◆ **Task requirements**
Print the data that follows exactly.

◆ **Raw data**
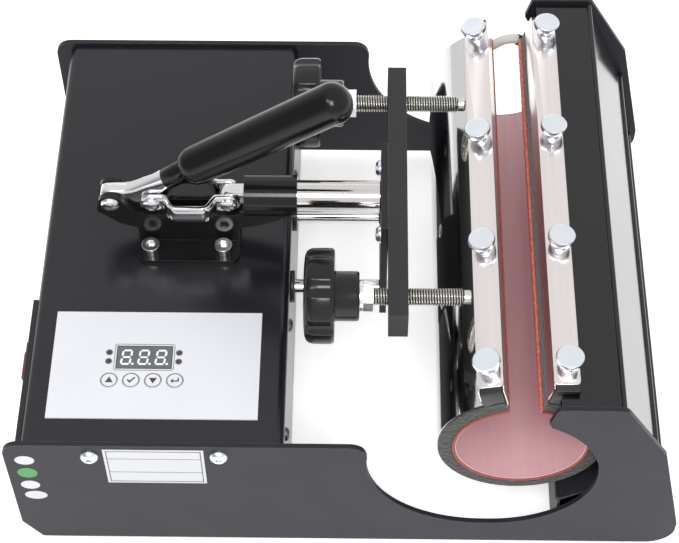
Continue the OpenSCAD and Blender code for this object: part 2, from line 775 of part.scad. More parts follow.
// Lobed wheel with a hub, along +X from x = 0
module handwheel() {
    r = wheel_d / 2;
    scoop_r = 12;
    rotate([0, 90, 0]) difference() {
        union() {
            intersection() {
                linear_extrude(height = wheel_t) difference() {
                    circle(r = r + 2);
                    for (k = [0 : wheel_lobes - 1]) {
                        rotate((k + 0.5) * 360 / wheel_lobes) translate([r + scoop_r - 2.6, 0]) circle(r = scoop_r);
                    }
                }
                rotate_extrude() polygon([
                    [0, 0], [r - 4.5, 0], [r - 1.6, 1.3], [r, 4.2], [r, wheel_t - 1.8], [r - 1.8, wheel_t], [0, wheel_t]
                ]);
            }
            rotate_extrude() polygon([
                [0, wheel_t - 1], [hub_d / 2, wheel_t - 1], [hub_d / 2, wheel_t + hub_l - 1],
                [hub_d / 2 - 1, wheel_t + hub_l], [0, wheel_t + hub_l]
            ]);
        }
        // Round recess in the outer face, and the hole for the screw
        translate([0, 0, -1]) cylinder(h = 3, r = 14);
        cylinder(h = 60, r = screw_r);
    }
}

// Hexagon nut with a washer face, locked against the wheel's hub
module lock_nut() {
    difference() {
        union() {
            rotate([0, 90, 0]) cylinder(h = 2, r = 9);
            translate([2, 0, 0]) rotate([0, 90, 0]) cylinder(h = nut_l - 2, r = 8.4, $fn = 6);
        }
        rotate([0, 90, 0]) translate([0, 0, -1]) cylinder(h = 12, r = screw_r);
    }
}

// Threaded rod along +X: a plain shank in the wheel and nut, then rings of thread.
// Its end is bored for the stem of the thrust tip.
module pressure_screw(x0) {
    len = screw_tip - x0 - tip_l - gap;
    thread_x = wheel_t + hub_l + nut_l + 1;
    turns = floor((len - thread_x - 1) / thread_pitch);
    rotate([0, 90, 0]) rotate_extrude() polygon(concat(
        [[0, 2], [screw_r, 2], [screw_r, thread_x]],
        [for (k = [0 : turns - 1]) each [
            [screw_r - 0.8, thread_x + (k + 0.45) * thread_pitch],
            [screw_r, thread_x + (k + 0.9) * thread_pitch],
            [screw_r, thread_x + (k + 1) * thread_pitch]
        ]],
        [[screw_r - 0.9, len], [tip_stem + run, len], [tip_stem + run, len - 7], [0, len - 7]]
    ));
}

// Tip that stays still against the cuff while the screw turns behind it
module thrust_tip(s) {
    color([0.72, 0.71, 0.68]) at_screw(s, screw_tip - tip_l) rotate([0, 90, 0]) rotate_extrude() polygon([
        [0, -6], [tip_stem, -6], [tip_stem, 0], [tip_r, 0], [tip_r, tip_l - 0.8], [tip_r - 0.8, tip_l], [0, tip_l]
    ]);
}

module thrust_tip_front() { thrust_tip(-1); }
module thrust_tip_rear() { thrust_tip(1); }

module at_screw(s, x) {
    translate([x, clamp_y + s * screw_dy, axis_z]) children();
}

module pressure_screw_front() {
    color([0.75, 0.74, 0.7]) at_screw(-1, wheel_front_x) pressure_screw(wheel_front_x);
}

module pressure_screw_rear() {
    color([0.75, 0.74, 0.7]) at_screw(1, wheel_rear_x) pressure_screw(wheel_rear_x);
}

module handwheel_front() {
    color([0.07, 0.07, 0.075]) at_screw(-1, wheel_front_x) handwheel();
}

module handwheel_rear() {
    color([0.07, 0.07, 0.075]) at_screw(1, wheel_rear_x) handwheel();
}

module lock_nut_front() {
    color([0.8, 0.8, 0.82]) at_screw(-1, wheel_front_x + wheel_t + hub_l + 0.1) lock_nut();
}

module lock_nut_rear() {
    color([0.8, 0.8, 0.82]) at_screw(1, wheel_rear_x + wheel_t + hub_l + 0.1) lock_nut();
}

// ---------- heater cuff ----------

// Turns a shape drawn round the cuff's centre, standing in XZ over the cuff's length
module cuff_solid(y0 = cuff_y0, y1 = cuff_y0 + cuff_len) {
    translate([cuff_x, 0, cuff_z]) stand(y0, y1) children();
}

// Half ring between two radii: the fixed half is on the right and the moving half on the left
module half_ring(r0, r1, moving) {
    far = 90;
    a = slot_half;
    difference() {
        circle(r = r1, $fn = 128);
        circle(r = r0, $fn = 128);
        // Slot
        polygon([[0, 0], [far * sin(a), far * cos(a)], [-far * sin(a), far * cos(a)]]);
        translate([moving ? -gap : -far, -far]) square([moving ? far + gap : far, 2 * far]);
    }
}

module shell_fixed() {
    color([0.85, 0.85, 0.86]) cuff_solid() half_ring(felt_r, shell_r, false);
}

// The moving shell turns up into a flange beside its lip
module shell_moving() {
    color([0.85, 0.85, 0.86]) cuff_solid() union() {
        half_ring(felt_r, shell_r, true);
        rotate(slot_half) difference() {
            translate([-lip_w - shell_t, 42]) square([shell_t, lip_top - 42]);
            circle(r = felt_r, $fn = 128);
        }
    }
}

// Felt with the raised block that carries the clamp strip
module felt_moving() {
    color([0.16, 0.16, 0.16]) difference() {
        cuff_solid() union() {
            half_ring(mat_r + mat_t, felt_r, true);
            rotate(slot_half) difference() {
                translate([-lip_w, 40]) square([lip_w, lip_top - 40]);
                circle(r = shell_r, $fn = 128);
            }
        }
        for (y = thumb_y) moving_thumb(y) translate([0, 0, -20]) cylinder(h = 30, r = 2.56);
    }
}

module felt_fixed() {
    top = strip_z - strip_t;
    color([0.16, 0.16, 0.16]) difference() {
        union() {
            cuff_solid() half_ring(mat_r + mat_t, felt_r, false);
            stand(cuff_y0, cuff_y0 + cuff_len) difference() {
                polygon([
                    [297.3, 136.9], [297.3 + (top - 136.9) * tan(slot_half), top], [313.3, top],
                    [313.3, house_z], [303.2, house_z], [303.2, 134]
                ]);
                translate([cuff_x, cuff_z]) circle(r = shell_r, $fn = 128);
            }
        }
        for (y = thumb_y) translate([fixed_thumb_x, y, house_z - 1]) cylinder(h = 9, r = 2.56);
    }
}

module mat_fixed() {
    color([0.72, 0.3, 0.28]) cuff_solid() half_ring(mat_r, mat_r + mat_t, false);
}

module mat_moving() {
    color([0.72, 0.3, 0.28]) cuff_solid() half_ring(mat_r, mat_r + mat_t, true);
}

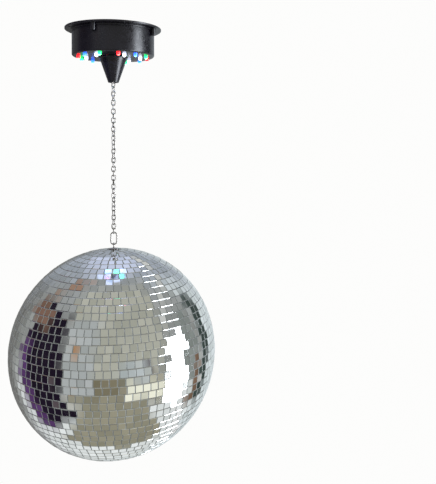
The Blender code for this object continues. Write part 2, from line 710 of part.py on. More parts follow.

◆ **Answer to this task**
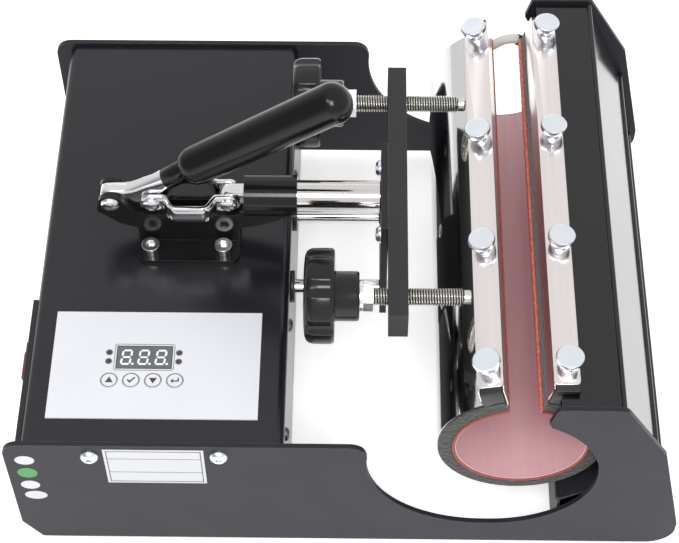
Continue the OpenSCAD and Blender code for this object: part 2, from line 775 of part.scad. More parts follow.
// Lobed wheel with a hub, along +X from x = 0
module handwheel() {
    r = wheel_d / 2;
    scoop_r = 12;
    rotate([0, 90, 0]) difference() {
        union() {
            intersection() {
                linear_extrude(height = wheel_t) difference() {
                    circle(r = r + 2);
                    for (k = [0 : wheel_lobes - 1]) {
                        rotate((k + 0.5) * 360 / wheel_lobes) translate([r + scoop_r - 2.6, 0]) circle(r = scoop_r);
                    }
                }
                rotate_extrude() polygon([
                    [0, 0], [r - 4.5, 0], [r - 1.6, 1.3], [r, 4.2], [r, wheel_t - 1.8], [r - 1.8, wheel_t], [0, wheel_t]
                ]);
            }
            rotate_extrude() polygon([
                [0, wheel_t - 1], [hub_d / 2, wheel_t - 1], [hub_d / 2, wheel_t + hub_l - 1],
                [hub_d / 2 - 1, wheel_t + hub_l], [0, wheel_t + hub_l]
            ]);
        }
        // Round recess in the outer face, and the hole for the screw
        translate([0, 0, -1]) cylinder(h = 3, r = 14);
        cylinder(h = 60, r = screw_r);
    }
}

// Hexagon nut with a washer face, locked against the wheel's hub
module lock_nut() {
    difference() {
        union() {
            rotate([0, 90, 0]) cylinder(h = 2, r = 9);
            translate([2, 0, 0]) rotate([0, 90, 0]) cylinder(h = nut_l - 2, r = 8.4, $fn = 6);
        }
        rotate([0, 90, 0]) translate([0, 0, -1]) cylinder(h = 12, r = screw_r);
    }
}

// Threaded rod along +X: a plain shank in the wheel and nut, then rings of thread.
// Its end is bored for the stem of the thrust tip.
module pressure_screw(x0) {
    len = screw_tip - x0 - tip_l - gap;
    thread_x = wheel_t + hub_l + nut_l + 1;
    turns = floor((len - thread_x - 1) / thread_pitch);
    rotate([0, 90, 0]) rotate_extrude() polygon(concat(
        [[0, 2], [screw_r, 2], [screw_r, thread_x]],
        [for (k = [0 : turns - 1]) each [
            [screw_r - 0.8, thread_x + (k + 0.45) * thread_pitch],
            [screw_r, thread_x + (k + 0.9) * thread_pitch],
            [screw_r, thread_x + (k + 1) * thread_pitch]
        ]],
        [[screw_r - 0.9, len], [tip_stem + run, len], [tip_stem + run, len - 7], [0, len - 7]]
    ));
}

// Tip that stays still against the cuff while the screw turns behind it
module thrust_tip(s) {
    color([0.72, 0.71, 0.68]) at_screw(s, screw_tip - tip_l) rotate([0, 90, 0]) rotate_extrude() polygon([
        [0, -6], [tip_stem, -6], [tip_stem, 0], [tip_r, 0], [tip_r, tip_l - 0.8], [tip_r - 0.8, tip_l], [0, tip_l]
    ]);
}

module thrust_tip_front() { thrust_tip(-1); }
module thrust_tip_rear() { thrust_tip(1); }

module at_screw(s, x) {
    translate([x, clamp_y + s * screw_dy, axis_z]) children();
}

module pressure_screw_front() {
    color([0.75, 0.74, 0.7]) at_screw(-1, wheel_front_x) pressure_screw(wheel_front_x);
}

module pressure_screw_rear() {
    color([0.75, 0.74, 0.7]) at_screw(1, wheel_rear_x) pressure_screw(wheel_rear_x);
}

module handwheel_front() {
    color([0.07, 0.07, 0.075]) at_screw(-1, wheel_front_x) handwheel();
}

module handwheel_rear() {
    color([0.07, 0.07, 0.075]) at_screw(1, wheel_rear_x) handwheel();
}

module lock_nut_front() {
    color([0.8, 0.8, 0.82]) at_screw(-1, wheel_front_x + wheel_t + hub_l + 0.1) lock_nut();
}

module lock_nut_rear() {
    color([0.8, 0.8, 0.82]) at_screw(1, wheel_rear_x + wheel_t + hub_l + 0.1) lock_nut();
}

// ---------- heater cuff ----------

// Turns a shape drawn round the cuff's centre, standing in XZ over the cuff's length
module cuff_solid(y0 = cuff_y0, y1 = cuff_y0 + cuff_len) {
    translate([cuff_x, 0, cuff_z]) stand(y0, y1) children();
}

// Half ring between two radii: the fixed half is on the right and the moving half on the left
module half_ring(r0, r1, moving) {
    far = 90;
    a = slot_half;
    difference() {
        circle(r = r1, $fn = 128);
        circle(r = r0, $fn = 128);
        // Slot
        polygon([[0, 0], [far * sin(a), far * cos(a)], [-far * sin(a), far * cos(a)]]);
        translate([moving ? -gap : -far, -far]) square([moving ? far + gap : far, 2 * far]);
    }
}

module shell_fixed() {
    color([0.85, 0.85, 0.86]) cuff_solid() half_ring(felt_r, shell_r, false);
}

// The moving shell turns up into a flange beside its lip
module shell_moving() {
    color([0.85, 0.85, 0.86]) cuff_solid() union() {
        half_ring(felt_r, shell_r, true);
        rotate(slot_half) difference() {
            translate([-lip_w - shell_t, 42]) square([shell_t, lip_top - 42]);
            circle(r = felt_r, $fn = 128);
        }
    }
}

// Felt with the raised block that carries the clamp strip
module felt_moving() {
    color([0.16, 0.16, 0.16]) difference() {
        cuff_solid() union() {
            half_ring(mat_r + mat_t, felt_r, true);
            rotate(slot_half) difference() {
                translate([-lip_w, 40]) square([lip_w, lip_top - 40]);
                circle(r = shell_r, $fn = 128);
            }
        }
        for (y = thumb_y) moving_thumb(y) translate([0, 0, -20]) cylinder(h = 30, r = 2.56);
    }
}

module felt_fixed() {
    top = strip_z - strip_t;
    color([0.16, 0.16, 0.16]) difference() {
        union() {
            cuff_solid() half_ring(mat_r + mat_t, felt_r, false);
            stand(cuff_y0, cuff_y0 + cuff_len) difference() {
                polygon([
                    [297.3, 136.9], [297.3 + (top - 136.9) * tan(slot_half), top], [313.3, top],
                    [313.3, house_z], [303.2, house_z], [303.2, 134]
                ]);
                translate([cuff_x, cuff_z]) circle(r = shell_r, $fn = 128);
            }
        }
        for (y = thumb_y) translate([fixed_thumb_x, y, house_z - 1]) cylinder(h = 9, r = 2.56);
    }
}

module mat_fixed() {
    color([0.72, 0.3, 0.28]) cuff_solid() half_ring(mat_r, mat_r + mat_t, false);
}

module mat_moving() {
    color([0.72, 0.3, 0.28]) cuff_solid() half_ring(mat_r, mat_r + mat_t, true);
}

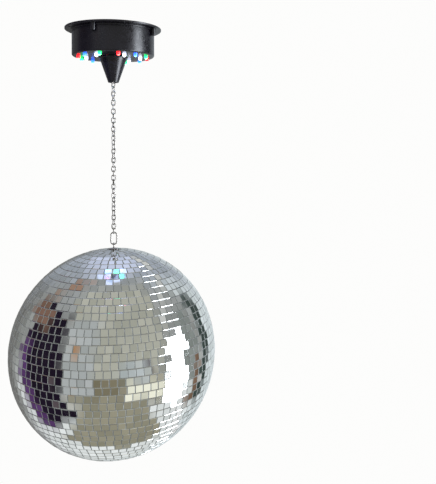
The Blender code for this object continues. Write part 2, from line 710 of part.py on. More parts follow.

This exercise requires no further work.